• **PROBLEM TO WORK ON**
Restate word for word the lines of the records below, starting at the line that contains "const statue = new THREE.Group();" and ending at the line that contains "for body, members", with both of those lines included and nothing else.

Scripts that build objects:
━━━━━━
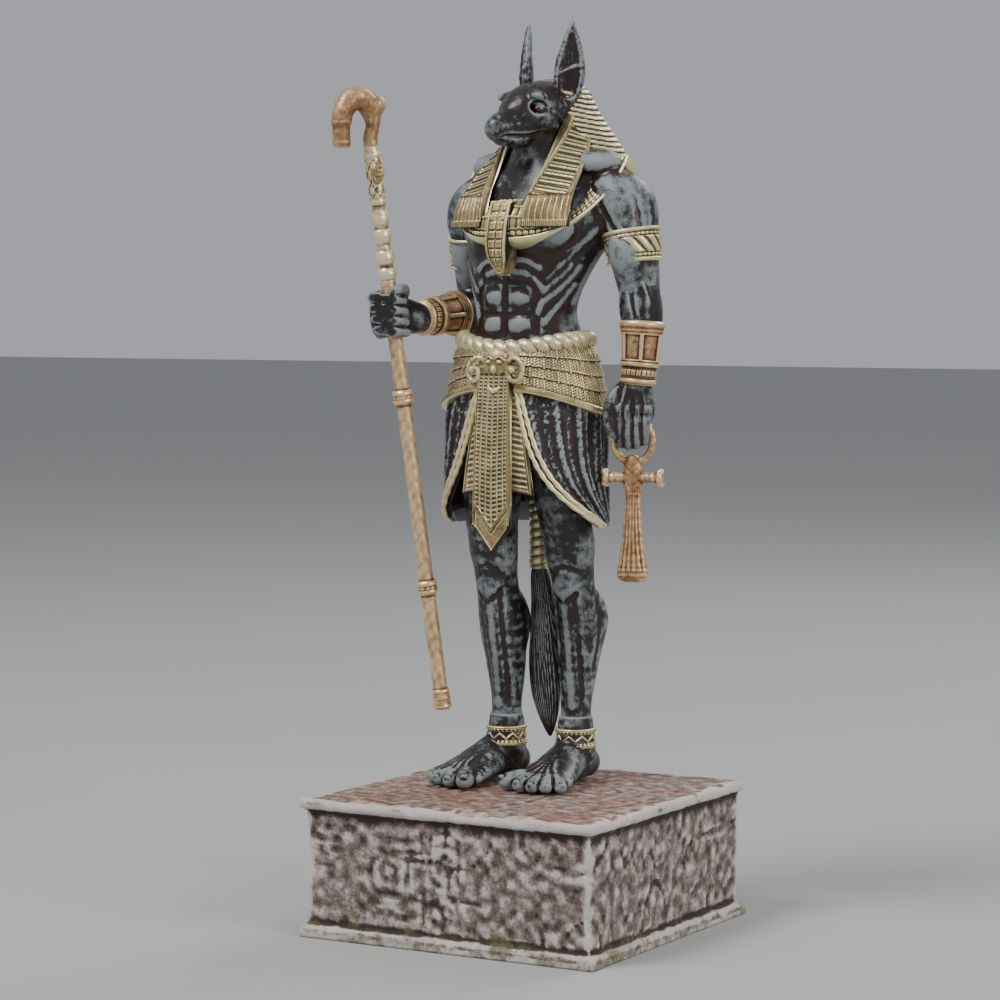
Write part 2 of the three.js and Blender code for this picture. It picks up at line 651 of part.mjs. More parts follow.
function kiltFrontEdge(height) {
  const t = THREE.MathUtils.clamp((OPENING_TOP - height) / (OPENING_TOP - KILT_HEM), 0, 1);
  return (OPENING.top + OPENING.spread * t + OPENING.sweep * t ** 5) * DEGREE;
}

function kilt() {
  return board(22, 4, (u, v, through) => {
    const height = KILT_TOP - (KILT_TOP - KILT_HEM) * v;
    const edge = kiltFrontEdge(height);
    const run = Math.min(u, 1 - u) * 2;
    const angle = edge + (Math.PI - edge) * run;
    const sweep = Math.PI * KILT_FOLDS * run * (0.7 + 0.3 * v);
    const fold = 0.8 * Math.sin(sweep) * Math.min(1, 6 * run, 3 * v) - 0.4;
    return skirtPoint(u < 0.5 ? angle : 2 * Math.PI - angle, height, through === 1 ? fold : -KILT_WALL);
  });
}

// Lining that ties the kilt to the hips, above the open part.
function hips() {
  const stations = [[162.6, 1], [140, 0.95], [128, 0.86], [120, 0.7]].map(([height, scale]) => {
    const { wide, deep } = skirtOval(height);
    return { at: [PELVIS.x, PELVIS.y, height], wide: wide * scale, deep: deep * scale };
  });
  return limb(stations, 16, { level: true });
}

// Apron: a long striped panel with a pointed end, over two shorter side panels.
const APRON = { top: 150, hem: 96, tip: 86.5, topWidth: 12.6, hemWidth: 15, ahead: 21.6, thickness: 2.2 };

function apronPanel() {
  const stripes = 6;
  const rows = 4;
  return board(stripes, rows, (u, v, through) => {
    const side = Math.abs(2 * u - 1);
    const hem = APRON.tip + (APRON.hem - APRON.tip) * side;
    const height = APRON.top + (hem - APRON.top) * v;
    const width = APRON.topWidth + (APRON.hemWidth - APRON.topWidth) * v;
    const stripe = Math.round(u * stripes) % 2 === 0 ? 0.7 : 0;
    const ahead = APRON.ahead + 2.2 * Math.sin(v * 2.2) + through * (APRON.thickness + stripe) - 0.6;
    return inPlan(PELVIS, (u - 0.5) * width, -ahead, height);
  });
}

function apronSide(side) {
  return board(1, 6, (u, v, through) => {
    const rib = Math.round(v * 6) % 2 === 0 ? 0.5 : 0;
    const height = 148 - 39 * v;
    const left = 4 + (4.5 + 6 * v) * u;
    const ahead = APRON.ahead - 2 + 1.8 * Math.sin(v * 2.2) - 1.6 * u + through * (1.6 + rib);
    return inPlan(PELVIS, side * left, -ahead, height - 2 * u);
  });
}

// Buckle: a maned mask between two scrolls, over the rope and the top of the apron.
function buckle() {
  const at = (left, ahead, height) => inPlan(PELVIS, left, -ahead, height);
  const pieces = [
    lump(at(0, 20, 153), [7.6, 4, 8.6], 0, 7, 4),
  ];
  for (const side of [-1, 1]) {
    pieces.push(lump(at(side * 8, 19.8, 152), [4.4, 2.8, 5.4], 0, 5, 3));
  }
  return join(pieces);
}

// The long tail that hangs between the legs from the back of the belt: a wound shaft, then loose hair.
const TAIL_TOP = 128;
const HAIR_TOP = 78;

const WINDINGS = 9;

// Sections of the loose hair, as [height, half width, half depth].
const HAIR = [[HAIR_TOP, 2.6, 2.6], [66, 4, 3], [50, 5.2, 3.4], [36, 5.6, 3.4], [26, 4.6, 2.8],
  [15, 0.6, 0.6]];

function tail() {
  const wound = [];
  for (let i = 0; i <= WINDINGS; i += 1) {
    const t = i / WINDINGS;
    const radius = 2.7 + (i % 2) * 0.5 + 0.5 * t;
    const height = TAIL_TOP + (HAIR_TOP - TAIL_TOP) * t;
    wound.push({ at: [-8.5, 23.5 + 0.6 * t, height], wide: radius, deep: radius });
  }
  const hair = HAIR.map(([height, wide, deep], i) => ({
    at: [-8.2 + 0.7 * i, 24.2 + 0.2 * i, height], wide, deep,
  }));
  const strands = (angle) => 1 + 0.12 * Math.cos(6 * angle);
  return limb(wound, 6).add(limb(hair, 8, { shape: strands }));
}

// Staff: a leaning shaft with turned beads, a sleeve and a thick crook.
function staffPoint(height) {
  return STAFF_FOOT.clone().addScaledVector(STAFF_LEAN, height - STAFF_FOOT.z);
}

// Heights and radii up the shaft: foot cap, two rings, turned beads and the sleeve.
const STAFF_PROFILE = [
  [26.7, 2.8], [27.6, 3.5], [33.6, 3.5], [34.4, STAFF_RADIUS], [69.2, STAFF_RADIUS], [70.2, 3.8],
  [74, 3.8], [75, STAFF_RADIUS], [139, STAFF_RADIUS], [140.2, 3.8], [144, 3.8], [145, STAFF_RADIUS],
  [184.6, STAFF_RADIUS], [187, 3.5], [189.2, 2.6], [191, 3.2],
  [194.3, 3.3], [197.5, 2.5], [200.7, 3.3], [203.2, 2.5], [205.4, 3.1], [209, 2.9], [211.4, 2.4],
  [213, 3], [229.5, 3], [236, 2.5],
];
// The crook from its neck over the top and down, as [forward, rise, radius] from the shaft's upper end.
const CROOK = [
  [-0.6, -2, 2.5], [-1.2, 3.5, 2.3], [-1, 7, 2.8], [0.8, 11.4, 3.8], [4, 13.8, 4.2], [7.4, 13, 4.1],
  [10.2, 9.6, 3.7], [11.2, 5.4, 3.5], [11.2, 4.8, 3.1], [11.2, -1.8, 3.1], [11, -2.4, 2.8],
  [10.6, -9.5, 2.5],
];
const CROOK_FOOT = 236;

function staff() {
  const shaft = STAFF_PROFILE.map(([height, radius]) => ({
    at: staffPoint(height).toArray(), wide: radius, deep: radius,
  }));
  const neck = staffPoint(CROOK_FOOT);
  const hook = new THREE.Vector3(-0.53, -0.85, 0);
  const side = new THREE.Vector3(0.85, -0.53, 0);
  const at = (forward, rise) => neck.clone().addScaledVector(hook, forward).setZ(neck.z + rise);
  const crook = CROOK.map(([forward, rise, radius]) => ({
    at: at(forward, rise).toArray(), wide: radius, deep: radius,
  }));
  return join([
    limb(shaft, 5),
    limb(crook, 6, { front: side }),
    lump(at(-2.6, 11.5), [3.6, 3.6, 3.8], 32, 6, 4),
    lump(staffPoint(224).addScaledVector(side, 2.2), [2.6, 1.2, 5.6], -30, 6, 4),
  ]);
}

// Room for the staff through the fist.
function staffRoom() {
  const sides = 10;
  const radius = (STAFF_RADIUS + FIT_GAP) / Math.cos(Math.PI / sides);
  const run = [GRIP_HEIGHT - 22, GRIP_HEIGHT + 18].map((height) => ({
    at: staffPoint(height).toArray(), wide: radius, deep: radius,
  }));
  return limb(run, sides);
}

// Ankh: an oval ring, a crossbar with scrolled ends and a flared, grooved shank.
function inAnkh(across, ahead, rise) {
  const plan = { x: ANKH_CENTRE.x, y: ANKH_CENTRE.y, turn: -ANKH_TURN };
  return inPlan(plan, across, -ahead, ANKH_CENTRE.z + rise);
}

function ring(wire, sides) {
  const geometry = new THREE.TorusGeometry(1, 0.1, sides, 16);
  const position = geometry.attributes.position;
  for (let i = 0; i < position.count; i += 1) {
    const x = position.getX(i);
    const y = position.getY(i);
    const grow = (Math.hypot(x, y) - 1) / 0.1;
    const angle = Math.atan2(y, x);
    const spot = inAnkh(
      Math.cos(angle) * (RING_WIDTH / 2 - RING_WIRE + grow * wire),
      (position.getZ(i) / 0.1) * wire,
      Math.sin(angle) * (RING_HEIGHT / 2 - RING_WIRE + grow * wire));
    position.setXYZ(i, spot.x, spot.y, spot.z);
  }
  return solid(geometry);
}

// Sections of the ankh's middle block and of its flared shank, as [rise, half width, half depth].
const ANKH_BLOCK = [[-6.6, 2, 1.6], [-9, 3, 2], [-11, 3.2, 2.3], [-16.5, 3.2, 2.3], [-18, 2.4, 1.9]];
const ANKH_SHANK = [[-16, 2.7, 2], [-24, 2.9, 2.1], [-36, 3.8, 2.4], [-48, 5.7, 3], [-49.4, 5.4, 2.8]];
const ANKH_BAR = [[-11.4, 0.8], [-10.8, 2.2], [-9.4, 2.3], [-8.6, 1.7], [8.6, 1.7], [9.4, 2.3], [10.8, 2.2],
  [11.4, 0.8]];
const ANKH_BAR_RISE = -13.4;

function ankh() {
  const upright = ([rise, wide, deep]) => ({
    at: inAnkh(0, 0, rise).toArray(), wide, deep, turn: -ANKH_TURN,
  });
  const grooves = (angle) => 1 - 0.1 * Math.abs(Math.round(angle / (36 * DEGREE)) % 2);
  const bar = ANKH_BAR.map(([across, radius]) => ({
    at: inAnkh(across, 0, ANKH_BAR_RISE).toArray(), wide: radius, deep: radius,
  }));
  return join([
    ring(RING_WIRE, 4),
    limb(ANKH_BLOCK.map(upright), 6, { level: true }),
    limb(bar, 5),
    limb(ANKH_SHANK.map(upright), 10, { level: true, shape: grooves }),
  ]);
}

function figure() {
  const body = join([
    torso(),
    leg(LEFT_LEG),
    leg(RIGHT_LEG),
    foot(new THREE.Vector3(6.6, 35, 0), new THREE.Vector3(7.6, -4, 0), LEFT_TOES),
    foot(new THREE.Vector3(-20, 30, 0), new THREE.Vector3(-26.6, -7.6, 0), RIGHT_TOES),
    arms(),
    rightFist(),
    leftHand(),
    head(),
    hood(),
    lappet(1),
    lappet(-1),
    collar(),
    pendant(),
    hips(),
    kilt(),
    girdle(),
    ropeBelt(),
    apronSide(1),
    apronSide(-1),
    apronPanel(),
    buckle(),
    tail(),
  ]);
  const below = box([200, 200, 20], [0, 0, FIT_GAP - 10]);
  return body.subtract(staffRoom()).subtract(ring(RING_WIRE + FIT_GAP + 0.15, 7)).subtract(below);
}

function piece(name, manifold, { color, roughness, metalness }) {
  const mesh = manifold.getMesh();
  const geometry = new THREE.BufferGeometry();
  geometry.setAttribute("position", new THREE.BufferAttribute(new Float32Array(mesh.vertProperties), 3));
  geometry.setIndex(new THREE.BufferAttribute(new Uint32Array(mesh.triVerts), 1));
  const result = new THREE.Mesh(geometry, new THREE.MeshStandardMaterial({ color, roughness, metalness }));
  result.name = name;
  return result;
}

const STONE = { color: 0x8a7c74, roughness: 0.9, metalness: 0 };
const BLACK_AND_GOLD = { color: 0x1b1a1a, roughness: 0.4, metalness: 0.1 };
const ANTIQUE_GOLD = { color: 0x9a7440, roughness: 0.4, metalness: 0.8 };

const statue = new THREE.Group();
const standing = new THREE.Group();
standing.position.z = PLINTH_HEIGHT;
standing.add(piece("figure", figure(), BLACK_AND_GOLD));
standing.add(piece("staff", staff(), ANTIQUE_GOLD));
standing.add(piece("ankh", ankh(), ANTIQUE_GOLD));
statue.add(piece("plinth", plinth(), STONE));
statue.add(standing);

export default statue;
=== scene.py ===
import json
import math

import bpy
import numpy as np
import openvdb
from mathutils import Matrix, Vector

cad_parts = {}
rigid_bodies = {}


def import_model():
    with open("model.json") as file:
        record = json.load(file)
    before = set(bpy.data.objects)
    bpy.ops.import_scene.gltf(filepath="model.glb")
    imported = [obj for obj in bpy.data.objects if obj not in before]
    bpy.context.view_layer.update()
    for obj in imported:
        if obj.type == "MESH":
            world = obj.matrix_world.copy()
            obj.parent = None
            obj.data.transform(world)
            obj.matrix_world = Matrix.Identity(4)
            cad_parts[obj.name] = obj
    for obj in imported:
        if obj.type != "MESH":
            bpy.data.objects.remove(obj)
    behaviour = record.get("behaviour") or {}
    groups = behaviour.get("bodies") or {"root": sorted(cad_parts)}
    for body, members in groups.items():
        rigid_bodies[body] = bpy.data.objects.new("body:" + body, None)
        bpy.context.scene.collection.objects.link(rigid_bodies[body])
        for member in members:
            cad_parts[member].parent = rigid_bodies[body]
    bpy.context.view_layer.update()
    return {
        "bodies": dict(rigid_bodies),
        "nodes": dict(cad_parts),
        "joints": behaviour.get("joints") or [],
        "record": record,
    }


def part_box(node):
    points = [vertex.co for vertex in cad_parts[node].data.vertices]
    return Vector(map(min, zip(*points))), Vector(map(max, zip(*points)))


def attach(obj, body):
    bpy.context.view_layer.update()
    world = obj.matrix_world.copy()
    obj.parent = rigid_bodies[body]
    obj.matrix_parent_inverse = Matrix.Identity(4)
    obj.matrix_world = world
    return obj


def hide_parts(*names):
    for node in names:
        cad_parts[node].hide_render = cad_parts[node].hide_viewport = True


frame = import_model()

# Lengths below are millimetres. The figure's heights are measured from the plinth's top.
MM = 0.001
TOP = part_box("plinth")[1][2] / MM
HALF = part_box("plinth")[1][0] / MM
DEGREE = math.pi / 180

# The photograph's camera, fitted to the plinth's corners
CAMERA_PLACE = (0.5698, -0.9968, 0.2311)
CAMERA_PITCH = 86.254
CAMERA_TURN = 30.236
CAMERA_LENS = 114.09

# Plan positions of the figure's main masses, and how far each turns to the figure's right, in degrees
PELVIS = (-7, 12, 0)
CHEST = (-0.5, 19.4, 10)
HEAD = (-0.7, 15.9, 14)
NO_MASS = (0, 0, 0)

STAFF_FOOT = np.array([-33.7, -3.2, 26.7])
STAFF_LEAN = np.array([-0.071, -0.1235, 1])
GRIP_HEIGHT = 172
ANKH = (37.5, 11.5, -15)
ANKH_HEIGHT = 127
HAND = (37.5, 11.5, -24)

UP = np.array([0.0, 0.0, 1.0])
FRONT = np.array([0.0, -1.0, 0.0])


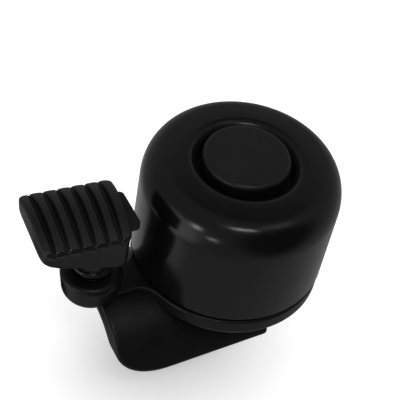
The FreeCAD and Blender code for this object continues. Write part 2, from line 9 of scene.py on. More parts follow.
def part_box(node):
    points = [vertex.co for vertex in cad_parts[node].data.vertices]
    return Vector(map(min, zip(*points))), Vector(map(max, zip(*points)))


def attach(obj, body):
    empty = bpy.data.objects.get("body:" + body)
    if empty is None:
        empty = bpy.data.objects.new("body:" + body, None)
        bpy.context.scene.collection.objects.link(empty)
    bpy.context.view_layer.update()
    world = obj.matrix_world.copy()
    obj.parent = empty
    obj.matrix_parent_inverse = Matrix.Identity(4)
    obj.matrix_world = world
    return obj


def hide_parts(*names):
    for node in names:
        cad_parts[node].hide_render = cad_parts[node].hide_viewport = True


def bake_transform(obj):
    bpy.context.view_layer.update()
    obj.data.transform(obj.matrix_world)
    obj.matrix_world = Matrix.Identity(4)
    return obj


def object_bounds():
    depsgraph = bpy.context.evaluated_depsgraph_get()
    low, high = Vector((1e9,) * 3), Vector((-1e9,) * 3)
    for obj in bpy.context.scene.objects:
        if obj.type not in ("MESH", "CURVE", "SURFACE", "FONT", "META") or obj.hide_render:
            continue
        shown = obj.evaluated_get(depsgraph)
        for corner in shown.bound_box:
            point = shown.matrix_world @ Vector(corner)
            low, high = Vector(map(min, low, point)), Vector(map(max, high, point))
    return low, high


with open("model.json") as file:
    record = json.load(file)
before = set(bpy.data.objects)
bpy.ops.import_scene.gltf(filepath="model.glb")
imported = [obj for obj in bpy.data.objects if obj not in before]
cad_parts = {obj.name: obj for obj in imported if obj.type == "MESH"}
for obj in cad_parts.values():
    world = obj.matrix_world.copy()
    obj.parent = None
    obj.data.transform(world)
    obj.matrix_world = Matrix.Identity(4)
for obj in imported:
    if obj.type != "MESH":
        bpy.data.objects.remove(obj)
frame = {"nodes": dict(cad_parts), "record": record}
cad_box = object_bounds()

# Looks of the thumb-flick bicycle bell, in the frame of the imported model: origin on the handlebar's
# axis under the gong, +X along the bar, +Z up. The scene is in metres; named sizes are millimetres.

MM = 0.001
TAU = 2 * math.pi


def span(node):
    """Lowest and highest corner of a node in millimetres."""
    low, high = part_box(node)
    return low / MM, high / MM


# ---- mesh helpers ----------------------------------------------------------------
def new_object(name, data):
    """Object in the scene with this mesh, lamp or camera."""
    obj = bpy.data.objects.new(name, data)
    bpy.context.scene.collection.objects.link(obj)
    return obj


def mesh_from(name, points, faces, smooth=True):
    """Object from millimetre points and faces, normals outwards."""
    mesh = bpy.data.meshes.new(name)
    mesh.from_pydata([Vector(p) * MM for p in points], [], faces)
    bm = bmesh.new()
    bm.from_mesh(mesh)
    bmesh.ops.recalc_face_normals(bm, faces=bm.faces)
    bm.to_mesh(mesh)
    bm.free()
    mesh.polygons.foreach_set("use_smooth", [smooth] * len(mesh.polygons))
    return new_object(name, mesh)


def lathe(name, profile, turns, axis_x=0.0):
    """Closed solid of revolution; profile is a loop of (r, z), and r = 0 is a point on the axis."""
    points = []
    rings = []
    for r, z in profile:
        spots = turns if r > 0 else 1
        rings.append([len(points) + i % spots for i in range(turns)])
        for i in range(spots):
            angle = TAU * i / turns
            points.append((axis_x + r * math.cos(angle), r * math.sin(angle), z))
    faces = []
    for ring, following in zip(rings, rings[1:] + rings[:1]):
        for i in range(turns):
            j = (i + 1) % turns
            corners = list(dict.fromkeys((ring[i], ring[j], following[j], following[i])))
            if len(corners) > 2:
                faces.append(corners)
    return mesh_from(name, points, faces)


def arc_points(centre, radii, start, end, steps):
    """Points on an ellipse arc, degrees, both ends included."""
    out = []
    for i in range(steps + 1):
        angle = math.radians(start + (end - start) * i / steps)
        out.append((centre[0] + radii[0] * math.cos(angle), centre[1] + radii[1] * math.sin(angle)))
    return out


def round_points(centre, radius, start, end, steps):
    """Points on a circle arc, degrees, both ends included."""
    return arc_points(centre, (radius, radius), start, end, steps)


def line_points(a, b, steps):
    """Points from a towards b, without b."""
    return [(a[0] + (b[0] - a[0]) * i / steps, a[1] + (b[1] - a[1]) * i / steps) for i in range(steps)]


# ---- gong ------------------------------------------------------------------------
GONG_WALL = 1.4
RIM_BEAD = 0.3               # rounding of the rim
SIDE_H = 15.6                # height of the straight side
SHOULDER = 4.2               # the rounded shoulder reaches this far inwards
SHOULDER_END = 85            # degrees; from here a parabola runs on over the crown
CROWN_STEPS = 8
LIP_R = 1.6                  # rounding of the crown into the pocket
POCKET_R = 8.6
POCKET_Z = 33.6              # floor of the pocket
POCKET_FILLET = 0.8
UNDER_FILLET = 0.6           # rounding of the pocket's floor on the underside
HOLE_R = 2.3                 # hole for the screw
INSIDE_END = 88              # degrees; the shoulder ends here on the inside
BEAD_END = 355               # degrees; short of the outline's first point
LIP_GAP = 0.2                # each gap lies between a rounding or an edge and the next ring of points
FILLET_GAP = 0.6
INSIDE_GAP = 1.0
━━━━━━
• **EXERCISE OUTPUT**
const statue = new THREE.Group();
const standing = new THREE.Group();
standing.position.z = PLINTH_HEIGHT;
standing.add(piece("figure", figure(), BLACK_AND_GOLD));
standing.add(piece("staff", staff(), ANTIQUE_GOLD));
standing.add(piece("ankh", ankh(), ANTIQUE_GOLD));
statue.add(piece("plinth", plinth(), STONE));
statue.add(standing);

export default statue;
=== scene.py ===
import json
import math

import bpy
import numpy as np
import openvdb
from mathutils import Matrix, Vector

cad_parts = {}
rigid_bodies = {}


def import_model():
    with open("model.json") as file:
        record = json.load(file)
    before = set(bpy.data.objects)
    bpy.ops.import_scene.gltf(filepath="model.glb")
    imported = [obj for obj in bpy.data.objects if obj not in before]
    bpy.context.view_layer.update()
    for obj in imported:
        if obj.type == "MESH":
            world = obj.matrix_world.copy()
            obj.parent = None
            obj.data.transform(world)
            obj.matrix_world = Matrix.Identity(4)
            cad_parts[obj.name] = obj
    for obj in imported:
        if obj.type != "MESH":
            bpy.data.objects.remove(obj)
    behaviour = record.get("behaviour") or {}
    groups = behaviour.get("bodies") or {"root": sorted(cad_parts)}
    for body, members in groups.items():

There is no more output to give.